* [Work required]: Look through the data below and return each line where "that" appears.

* [Raw records]:
======

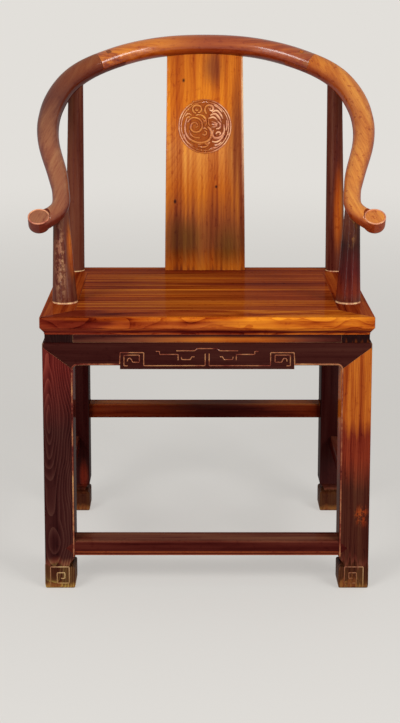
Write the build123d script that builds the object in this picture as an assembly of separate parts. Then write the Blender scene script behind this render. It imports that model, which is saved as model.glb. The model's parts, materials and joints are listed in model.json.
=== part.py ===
"""Horseshoe back armchair with a waisted seat, in millimetres.

+Z is up, +Y is the back and +X the chair's right as seen from the front. The origin
lies on the floor under the middle of the chair's bounding box. Depths are measured
back from the front edge of the seat, half widths out from the middle plane.
"""
import os
from math import radians, tan

from build123d import *

os.makedirs("parts", exist_ok=True)

# ---------------------------------------------------------------- driving dimensions

# Seat frame and panel
seat_width = 600.0
seat_depth = 475.0
seat_height = 510.0
frame_thickness = 33.0
frame_member_width = 60.0
frame_corner_radius = 4.0
frame_lip_height = 20.0          # upright upper part of the moulded edge
frame_bead_height = 3.0          # upright bead at the foot of the moulded edge
frame_undercut = 7.5             # how far the moulding draws in below the lip
frame_top_rounding = 2.0
panel_thickness = 14.0
panel_tongue_thickness = 6.0
panel_tongue_length = 7.0
panel_tongue_drop = 4.0          # from the seat's top face to the tongue
batten_width = 34.0
batten_height = 16.0
batten_half_spacing = 110.0
batten_tenon_length = 12.0
batten_tenon_shoulder = 4.0
dovetail_height = 4.0
dovetail_flare = 3.0
dovetail_neck_width = 24.0

# Waist and apron
waist_height = 15.0
waist_recess = 4.5               # behind the face of the apron
waist_thickness = 14.0
waist_tongue_thickness = 5.0
waist_tongue_height = 4.0
apron_height = 41.0
apron_thickness = 20.0
apron_top_rounding = 3.0
apron_corner_radius = 8.0        # where the apron's lower edge turns down the leg
apron_end_height = 7.0           # of the mitred apron at the chair's corner
apron_drop = 7.0                 # of the front apron's carved middle
apron_drop_half_width = 156.5

# Legs
leg_size = 55.0
leg_inset = 4.0                  # behind the seat's outer edge
leg_corner_radius = 4.0
leg_inner_rounding = 2.0
foot_height = 42.0
foot_rounding = 6.0
ankle_depth = 10.0
ankle_height = 18.0              # of the notch above the foot

# Posts
rear_post_base_diameter = 39.5
rear_post_top_diameter = 30.0
rear_post_lean = 6.0             # of its top towards the middle of the chair
front_post_depth = 132.0
front_post_to_opening = 24.0     # from its centre to the frame's opening
front_post_lean = 6.0            # of its top away from the middle of the chair
front_post_base_diameter = 46.8
front_post_middle_diameter = 36.5
front_post_top_diameter = 27.5
rear_post_tenon_diameter = 18.0
front_post_tenon_diameter = 15.0
post_foot_tenon_diameter = 24.0
post_foot_tenon_length = 19.0
post_tenon_rise = 3.0            # above the rail's centre line

# Crest rail, a round bar bent in one sloping plane
rail_slope = 34.6                # degrees, rising towards the back
rail_rise_at_front_post = 184.5  # of its centre line above the seat
rail_back_overhang = 56.0        # of its centre line behind the seat
rail_back_radius = 20.9
rail_joint_radius = 21.6
rail_shoulder_radius = 22.6
rail_widest_radius = 21.6
rail_waist_radius = 18.9
rail_neck_radius = 16.3
rail_curl_radius = 17.2
hand_radius = 20.2
hand_flat_height = 10.0          # of the disc's face above the centre line
hand_bottom_rounding = 12.0
hand_rim_rounding = 1.5
hand_shoulder_clearance = 1.0

# Where the bar runs behind the rear posts, as shares of the way to the post and to the back
back_sweep = [(0.37, 0.91), (0.75, 0.52)]

# Along the side, from the rear post forward: shares of the way from post to post, and how
# far the bar's centre line stands out beyond the seat's side edge
side_shares = [0.825, 0.60, 0.43, 0.24, 0.075]
bulge_at_shoulder = -5.0
bulge_at_widest = 8.0
bulge_at_middle = 1.5
bulge_at_waist = -17.0
bulge_at_neck = -29.0

# From the front post to the middle of the hand
curl_start_out = 2.0
curl_start_forward = 9.0
curl_middle_out = 13.5
curl_middle_forward = 25.0
hand_out = 36.5
hand_forward = 36.5

# Scarf joint of the rail
scarf_half_length = 26.0
scarf_stub_length = 4.0
scarf_stub_width = 14.0
scarf_stub_low = 4.0
scarf_stub_high = 10.0
peg_bottom_width = 7.0
peg_top_width = 9.0

# Back splat
splat_bottom_width = 165.0
splat_top_width = 157.0
splat_thickness = 14.0
splat_base_depth = 449.0
splat_edge_rounding = 2.2
splat_tenon_thickness = 8.0
splat_tenon_shoulder = 12.0
splat_bottom_tenon_length = 16.0
splat_top_tenon_inset = 9.0      # below the rail's centre line
splat_curve = [(0.24, 0.07), (0.52, 0.36), (0.79, 0.77)]

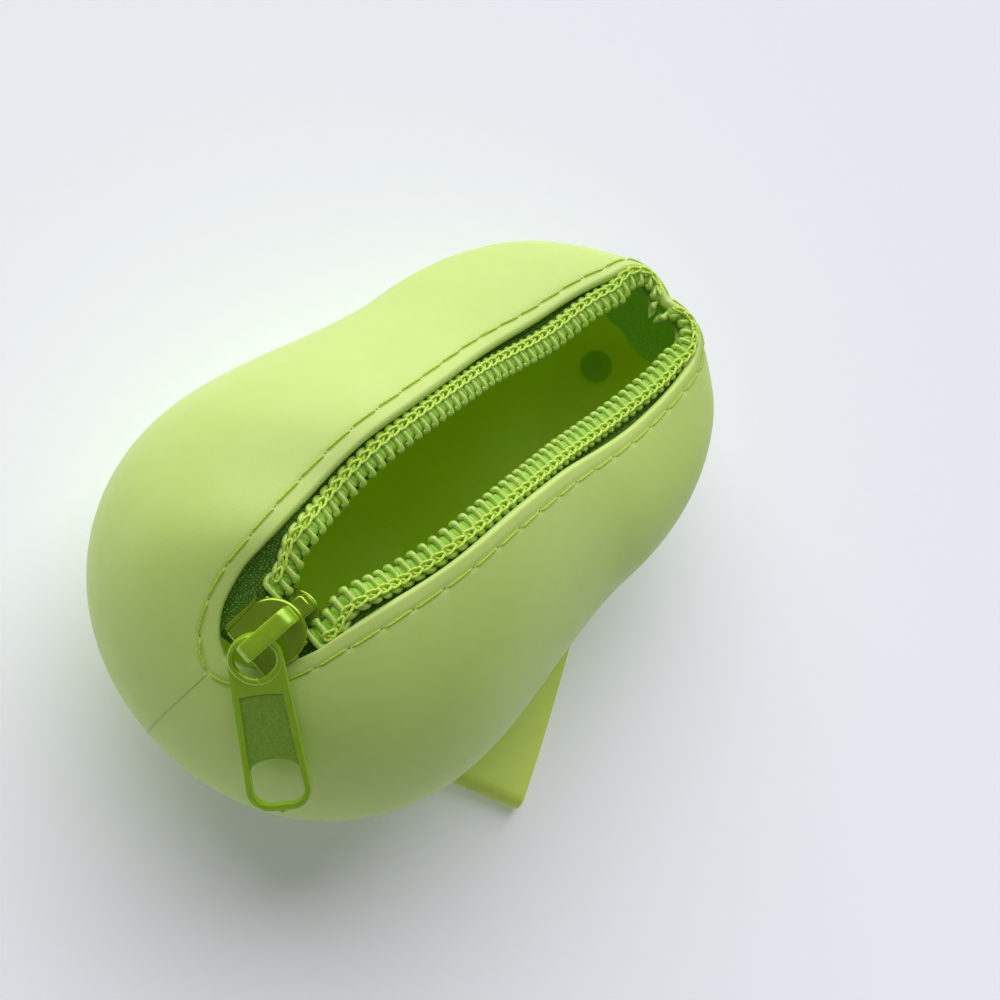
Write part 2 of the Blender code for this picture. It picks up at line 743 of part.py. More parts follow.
def puller_outline(inset, start, reach):
    """Sides that widen from the eye to a rounded end, between two stations."""
    corner = PULLER_CORNER - inset
    end_half = PULLER_END_WIDTH / 2 - inset
    eye_half = PULLER_EYE_RADIUS - inset
    slope = (end_half - eye_half) / reach
    outline = [(start, -(eye_half + slope * start))]
    for step in range(CORNER_STEPS + 1):
        angle = math.pi / 2 * (step / CORNER_STEPS - 1)
        back, side = corner * (1 - math.cos(angle)), corner * (1 + math.sin(angle))
        outline.append((reach - inset - back, side - end_half))
    outline += [(x, -y) for x, y in reversed(outline)]
    return outline


def circle(radius):
    turns = [2 * math.pi * k / ROUND_SIDES for k in range(ROUND_SIDES)]
    return [(radius * math.cos(t), radius * math.sin(t)) for t in turns]


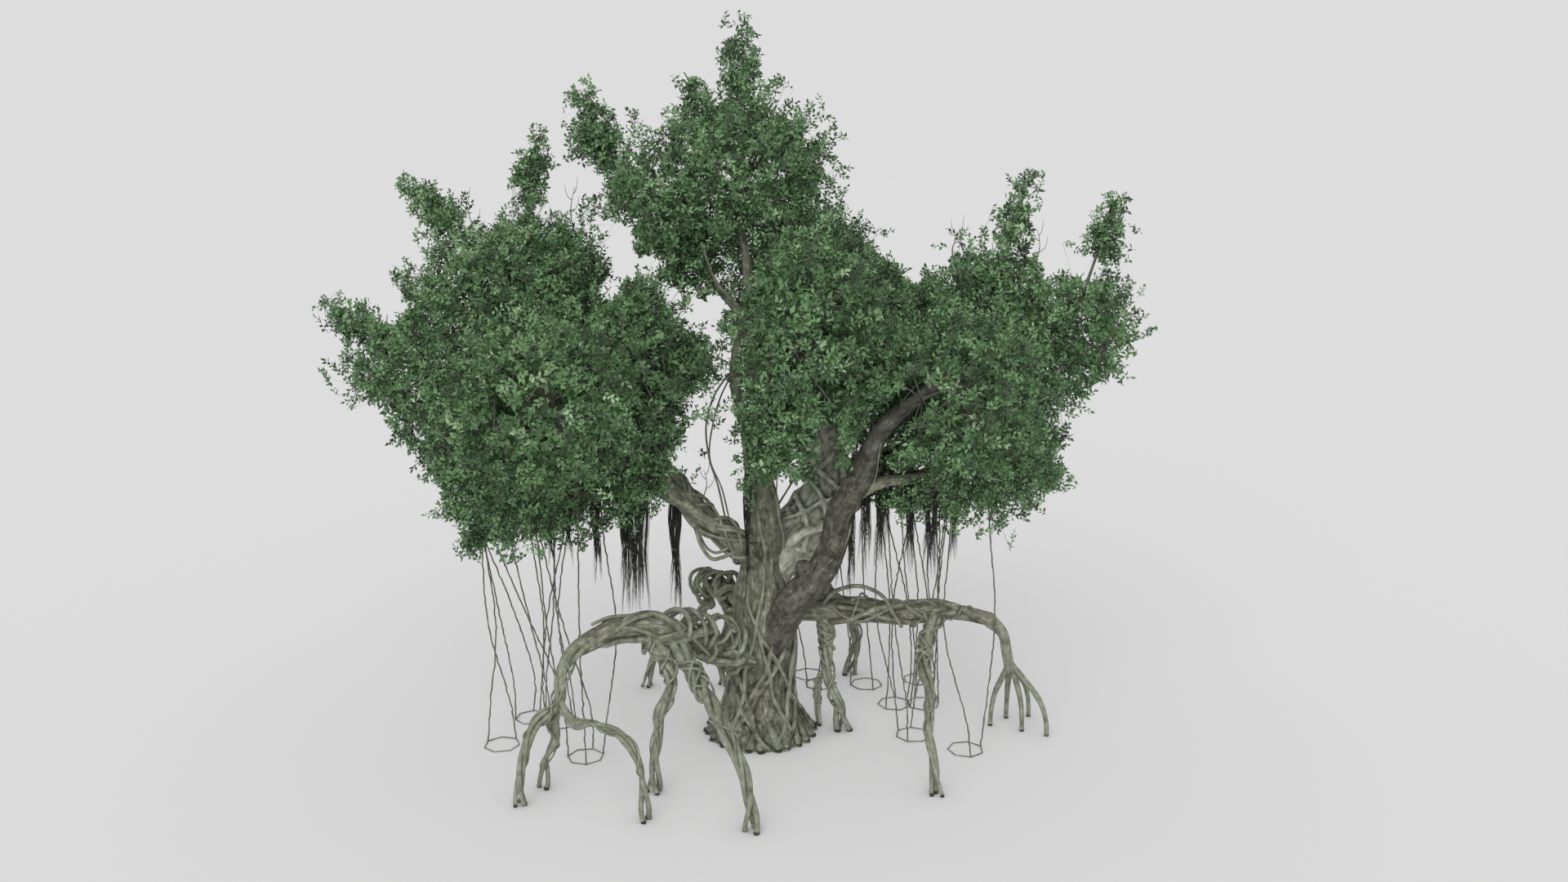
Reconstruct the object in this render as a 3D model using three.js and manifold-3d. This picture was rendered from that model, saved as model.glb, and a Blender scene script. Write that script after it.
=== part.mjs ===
// A banyan tree: a fluted trunk with a root flare, three main boughs, four low limbs on prop roots,
// a crown of separate leafy masses, and thin aerial roots that hang from them to the ground.
// Millimetres, +Z up, the origin on the ground at the middle of the trunk. -Y is the tree's front.
import * as THREE from "three";
import { mergeVertices } from "three/addons/utils/BufferGeometryUtils.js";
import Module from "manifold-3d";

const wasm = await Module();
wasm.setup();

// ---- Driving dimensions ----
const GAP = 0.3; // clearance between neighbouring solids
const FLARE_RADIUS = 1090; // trunk at the ground, to the middle of its root ridges
const WAIST_RADIUS = 610; // trunk where the flare has ended
const WAIST_HEIGHT = 1250;
const FORK_HEIGHT = 3500; // where the main boughs have left the trunk
const FORK_LEAN = 40; // how far the trunk has leaned to +X by then
const LEADER_FOOT = 3300; // the slimmer stem above the fork starts inside the trunk
const LEADER_RADII = [400, 350, 240, 120, 105, 95, 85, 70]; // at even shares of its length
const LEADER_TIP_HEIGHT = 10300;
const ROOT_RIDGES = 14; // toes round the foot of the trunk
const RIDGE_SIDES = 4; // flats on each of them
const RIDGE_DEPTH = 0.13; // share of the radius
const STRAND_RADIUS = 70; // roots that have grown down over the trunk
const BLADE_LENGTH = 820; // a blade stands for a spray of leaves
const BLADE_WIDTH = 400;
const BLADE_THICKNESS = 36;
const BLADES_ON_HEART = 10; // places tried round each mass
const TWIGS = 5; // twigs tried round each mass, with three blades apiece
const TWIG_START = 0.3; // shares of the mass's reach between which they run
const TWIG_END = 0.84;
const TWIG_RADIUS = 36;
const HEART_SHARE = 0.8; // how much of its reach a mass's dense heart fills
const OUTLINE_SHARE = 1.08; // where the tips of a mass's blades must end
const SPACE_MARGIN = 0.03; // empty share of a mass's reach that is kept to its neighbours
const ROOT_RADIUS = 21; // a hanging aerial root
const COIL_RADIUS = 350; // the loop in which the tips of aerial roots lie on the ground
const COIL_SIDES = 7;

const BARK = { color: 0x7d7d68, roughness: 0.9, metalness: 0 };
const OLD_BARK = { color: 0x6f675b, roughness: 0.9, metalness: 0 };
const LEAF = { color: 0x2f5a35, roughness: 0.6, metalness: 0 };
const DARK_ROOT = { color: 0x2b2c2a, roughness: 0.9, metalness: 0 };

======

* [Answer to the exercise]:
Write the build123d script that builds the object in this picture as an assembly of separate parts. Then write the Blender scene script behind this render. It imports that model, which is saved as model.glb. The model's parts, materials and joints are listed in model.json.
    """Sides that widen from the eye to a rounded end, between two stations."""
Reconstruct the object in this render as a 3D model using three.js and manifold-3d. This picture was rendered from that model, saved as model.glb, and a Blender scene script. Write that script after it.
// a crown of separate leafy masses, and thin aerial roots that hang from them to the ground.
const STRAND_RADIUS = 70; // roots that have grown down over the trunk
const SPACE_MARGIN = 0.03; // empty share of a mass's reach that is kept to its neighbours